What do you imagine?

The answers above are the most common, and what you will typically find in a textbook. But none of the answers are actually incorrect. Some are just a little strange.

If someone said it, what would you imagine?

Key Point

Make a good connection between the words and your thoughts.

Truly understand what the words mean.

There’s egg in the fridge

Saying “There are eggs in the fridge” is very common (we can count how many eggs there are).

But if I say “There is egg in the fridge” is it grammatically incorrect? No. It is a perfectly fine grammatical sentence. So what does it mean?

I’ve asked several native speakers and they say they imagine either:

  • broken egg: It is no longer a whole egg, just mess that has to be cleaned up.
  • cooked egg: An unknown number of eggs that has been mixed up and cooked.

There are milks or juices in the fridge

If you do a Google image search, you’ll see that sometimes people use “milks” to refer to different kinds of milk. Like the wine example above. “Milks” is not incorrect, but it is much more common to say “milk”.

Juice and juices are both quite common. People say “juice” for the liquid in general, and say “juices” when talking about different kinds. “Juice” seems a little more common and is the standard textbook answer.

There’s grape or strawberry in the fridge

This is similar to the egg/eggs. It sounds like a mess that needs to be cleaned up.

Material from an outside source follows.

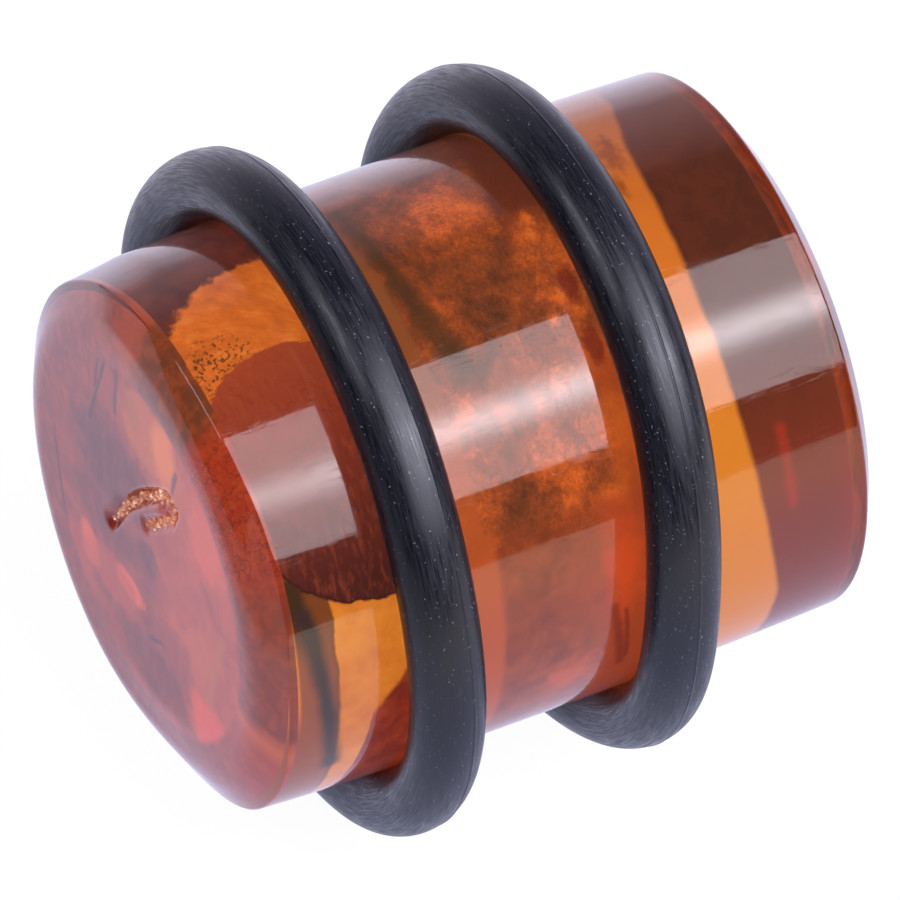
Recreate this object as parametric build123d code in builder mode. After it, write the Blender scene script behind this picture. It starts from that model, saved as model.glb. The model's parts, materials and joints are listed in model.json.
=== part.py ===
"""Amber ear plug: a straight half-inch plug of natural amber held by two rubber O-rings.

The plug lies on its side, on its O-rings. Its axis is Y, with the front end at -Y and +Z up,
and the origin is the middle of the plug. Lengths are in millimetres.
"""

import os
from math import atan, degrees

from build123d import *

# The amber plug
plug_diameter = 12.7  # half-inch gauge, over the land between the O-rings
plug_length = 15.3
end_diameter = 12.44  # the polished sides draw in a little towards both ends
bevel_depth = 0.54  # along the axis
bevel_width = 0.92  # across the end, from the side to where the bevel would meet the face
bevel_blend = 1.4  # the bevel rolls into the flat end face
ridge_round = 0.12  # the edge between the side and the bevel is just broken
land_front = -2.6  # the truly cylindrical stretch between the O-rings
land_rear = 1.2

# The pit in the front face: a shallow crescent groove with a wider pocket at its upper end
pit_start = (-1.5, -0.35)  # as (x, z) on the face
pit_middle = (-0.35, 1.25)
pit_end = (1.15, 2.4)
pit_radius = 0.3
pit_depth = 0.16
pocket_radius = 0.45
pocket_depth = 0.24

# The O-rings: their place along the axis, their cord and their lean, which is a slope in x and z.
# Stretched over the plug, a ring's cord is a little wider along the plug than it is high off it.
ring_clearance = 0.05  # between a ring's inside and the plug
front_ring_place = -3.535
front_ring_cord = (1.76, 1.56)  # width and height
front_ring_lean = (-0.0355, -0.0101)
rear_ring_place = 2.285
rear_ring_cord = (1.74, 1.48)
rear_ring_lean = (-0.0105, 0.0497)

plug_radius = plug_diameter / 2
end_radius = end_diameter / 2
half_length = plug_length / 2
face_radius = end_radius - bevel_width
bevel_start = half_length - bevel_depth


def ring_plane(place, lean):
    """The plane a ring lies in: across the axis at its place, leaning by its two slopes."""
    return Plane(origin=(0, place, 0), x_dir=(1, lean[0], 0), z_dir=(-lean[0], 1, -lean[1]))


def cord_plane(plane, cord):
    """Across a ring's cord, with local x away from the axis and local y along it."""
    ring_radius = plug_radius + ring_clearance + cord[1] / 2
    return Plane(origin=plane.from_local_coords((ring_radius, 0, 0)), x_dir=plane.x_dir, z_dir=-plane.y_dir)


def groove_point(place, depth, radius):
    """The centre of a ball of this radius that cuts this deep into the front face at (x, z)."""
    return Vector(place[0], -half_length + depth - radius, place[1])


with BuildPart() as amber_plug:
    with BuildSketch(Plane.XY) as half_section:
        with BuildLine():
            face_front = Line((0, -half_length), (face_radius, -half_length))
            bevel_front = Line(face_front @ 1, (end_radius, -bevel_start))
            side_front = TangentArc((plug_radius, land_front), bevel_front @ 1, tangent=(0, -1))
            land = Line((plug_radius, land_front), (plug_radius, land_rear))
            side_rear = TangentArc(land @ 1, (end_radius, bevel_start), tangent=(0, 1))
            bevel_rear = Line(side_rear @ 1, (face_radius, half_length))
            face_rear = Line(bevel_rear @ 1, (0, half_length))
            Line(face_rear @ 1, face_front @ 0)
        make_face()
        corners = half_section.vertices()
        fillet(corners.filter_by(lambda v: abs(v.X - face_radius) < 1e-6), radius=bevel_blend)
        fillet(
            half_section.vertices().filter_by(
                lambda v: abs(v.X - end_radius) < 1e-6 and abs(abs(v.Y) - bevel_start) < 1e-6
            ),
            radius=ridge_round,
        )
    revolve(axis=Axis.Y)
    with BuildLine() as pit_line:
        ThreePointArc(
            groove_point(pit_start, pit_depth, pit_radius),
            groove_point(pit_middle, pit_depth, pit_radius),
            groove_point(pit_end, pit_depth, pit_radius),
        )
    with BuildSketch(Plane(origin=pit_line.line @ 0, z_dir=pit_line.line % 0)):
        Circle(pit_radius)
    sweep(path=pit_line.line, mode=Mode.SUBTRACT)
    with Locations(groove_point(pit_start, pit_depth, pit_radius)):
        Sphere(pit_radius, mode=Mode.SUBTRACT)
    with Locations(groove_point(pit_end, pocket_depth, pocket_radius)):
        Sphere(pocket_radius, mode=Mode.SUBTRACT)

front_plane = ring_plane(front_ring_place, front_ring_lean)
with BuildPart() as front_o_ring:
    with BuildSketch(cord_plane(front_plane, front_ring_cord)):
        Ellipse(front_ring_cord[1] / 2, front_ring_cord[0] / 2)
    revolve(axis=Axis(front_plane.origin, front_plane.z_dir))

rear_plane = ring_plane(rear_ring_place, rear_ring_lean)
with BuildPart() as rear_o_ring:
    with BuildSketch(cord_plane(rear_plane, rear_ring_cord)):
        Ellipse(rear_ring_cord[1] / 2, rear_ring_cord[0] / 2)
    revolve(axis=Axis(rear_plane.origin, rear_plane.z_dir))

os.makedirs("parts", exist_ok=True)
pieces = {
    "amber_plug": amber_plug,
    "front_o_ring": front_o_ring,
    "rear_o_ring": rear_o_ring,
}
for name, piece in pieces.items():
    piece.part.label = name
    export_step(piece.part, f"parts/{name}.step")
    size = piece.part.bounding_box().size
    print(f"{name}: {size.X:.2f} x {size.Y:.2f} x {size.Z:.2f} mm, {piece.part.volume:.1f} mm3")
lean_angle = degrees(atan((rear_ring_lean[0] ** 2 + rear_ring_lean[1] ** 2) ** 0.5))
print(f"the rear ring leans {lean_angle:.1f} degrees")
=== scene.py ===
"""An amber ear plug with two rubber O-rings, lying on a white sheet under one soft box.

The plug is a clear polished shell around a coloured heart, so that light bends at the surface
and the flaws are seen inside it. The heart's paint glows, and it holds painted light and shade.
Sizes named here are in millimetres, and angles in degrees. The plug's axis is Y, its front end
is at -Y, and a turn is an angle about the axis from +Z to +X.
"""

import json
import math
import random

import bmesh
import bpy
import numpy as np
from mathutils import Matrix, Vector


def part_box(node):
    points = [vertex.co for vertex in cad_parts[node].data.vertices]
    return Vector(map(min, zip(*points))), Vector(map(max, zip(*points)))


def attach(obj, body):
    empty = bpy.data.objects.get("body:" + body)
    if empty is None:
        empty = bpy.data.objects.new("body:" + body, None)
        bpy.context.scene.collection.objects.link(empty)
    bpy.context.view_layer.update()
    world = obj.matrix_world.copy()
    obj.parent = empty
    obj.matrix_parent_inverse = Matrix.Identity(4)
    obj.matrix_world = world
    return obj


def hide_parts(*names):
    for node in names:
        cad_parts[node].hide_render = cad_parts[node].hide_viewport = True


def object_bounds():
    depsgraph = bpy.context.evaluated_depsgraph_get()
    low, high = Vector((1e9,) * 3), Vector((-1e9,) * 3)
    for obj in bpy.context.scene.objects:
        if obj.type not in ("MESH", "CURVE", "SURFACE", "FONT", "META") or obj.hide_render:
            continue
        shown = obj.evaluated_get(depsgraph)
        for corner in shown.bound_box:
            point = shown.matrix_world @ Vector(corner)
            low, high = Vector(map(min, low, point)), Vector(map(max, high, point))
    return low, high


MM = 0.001
TURN_LENGTH = 0.111  # millimetres round the plug's side in one degree
MIX_UNDER = 6  # a Mix node's two colour sockets, whose names are shared with its other sockets
MIX_OVER = 7

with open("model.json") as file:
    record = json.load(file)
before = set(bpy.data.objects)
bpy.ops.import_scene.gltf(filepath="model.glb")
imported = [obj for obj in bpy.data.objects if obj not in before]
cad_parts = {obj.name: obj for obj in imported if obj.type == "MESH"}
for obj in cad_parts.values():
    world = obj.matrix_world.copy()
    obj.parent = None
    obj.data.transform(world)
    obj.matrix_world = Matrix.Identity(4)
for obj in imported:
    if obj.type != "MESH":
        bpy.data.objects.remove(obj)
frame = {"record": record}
cad_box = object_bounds()

# The plug, from its CAD node and the mount between its O-rings
plug_low, plug_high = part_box("amber_plug")
plug_radius = (plug_high[0] - plug_low[0]) / 2 / MM
half_length = (plug_high[1] - plug_low[1]) / 2 / MM
land = next(m for m in frame["record"]["mounts"] if m["name"] == "lobe_shaft")
land_front = land["pos_m"][1] / MM - land["dims"]["length_mm"] / 2
land_rear = land["pos_m"][1] / MM + land["dims"]["length_mm"] / 2
end_radius = 6.22
bevel_depth = 0.54
bevel_width = 0.92
bevel_blend = 1.4
ridge_round = 0.12
heart_depth = 0.4  # how far the coloured heart lies under the polished surface
heart_shift = (0.11, 0.13)  # how far its face looks moved, in x and z, as light bends at the surface
amber_ior = 1.54
amber_haze = 150.0  # how densely the clear amber takes light in, per metre
polish_bump = 0.0025  # how deep the polish is uneven
heart_glow = 0.74  # how much of the heart's colour glows evenly: a painted glow that stands in for light coming through the amber
heart_answer = 0.27  # and how much of it answers the lamps

# The outline's points and the rings of points round the plug
outline_spacing = 0.3
face_spacing = 0.07  # over the shell's front face, for the pit
shell_segments = 320
heart_segments = 256

# How unevenly the front end is ground. Each is (turn, width, amount), and fades out to both sides.
ridge_hollow = (53, 24, 0.19)  # the ridge is set back
underside_hollow = (165, 27, 0.2)  # the bevel and the face's edge are set back
flat_side = (-38, 22, 0.018)  # the end is narrower, by this share of its radius
ridge_forward_turn = 43  # the ridge stands forward most on this side
ridge_forward = 0.09
ground_from = 6.0  # how far along from the plug's middle the uneven grinding starts
narrowed_from = 5.6
ridge_from = 4.95  # how far from the axis the ridge's unevenness starts
underside_zone = (3.8, 5.5)  # and over which radii the underside's comes in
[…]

There are cheeses in the fridge

This is fine too. We often say “cheeses” when referring to different kinds of cheese. It is common to see “three cheeses” or “four cheeses” on restaurant menus. But the standard is “cheese” which is probably more suitable when talking about your fridge at home.

There are lambs in the fridge

The animals? I’ve never had them in my fridge… but I suppose it is possible.

What about countable / uncountable noun tables?

Some learners are told to “just remember” when to use countable and uncountable nouns. Learners are often tables showing which nouns should be countable and which ones should be uncountable. These can be useful, as long as learners understand the concept first.

The thing is that many nouns can be used as either count or non-count nouns. But as grammar study is often for testing, learners are traditionally encouraged to remember an association (which they can be tested on) rather than interpret the meaning.

In its introduction to count and non-count nouns, the Cambridge Grammar of the English Language (page 334) states:

“Many nouns can be used with a count or non-count interpretation.”

And the authors, Huddleston and Pullum give the example of “chocolate”:

“Would you like another chocolate?”
“Would you like some more chocolate?”

Huddleston and Pullum go on to say (page 335):

“There are, certainly, some nouns, such as piece, which have no established non-count use, and others such as crockery…which have no established count use. These are simply the limiting cases; the dual use of chocolate is not remotely exceptional but is representative of an extremely widespread phenomenon.”  (emphasis mine)

I’ve always found this strange. Comprehensive grammar books focus on the interpretation, but this information is rarely passed on to learners. For learners to become better communicators, they need to interpret the words of a language to understand meaning (including other parts of the language such as prepositions and tenses).

So, we have the traditional approach which focuses on which nouns are usually countable and which nouns are usually uncountable, or we can focus on the interpretation of countable and uncountable nouns. Both perspectives are valid, and it depends on the goals of the learner.

I hope this gives you insight and helps you make sense of how English speakers use nouns.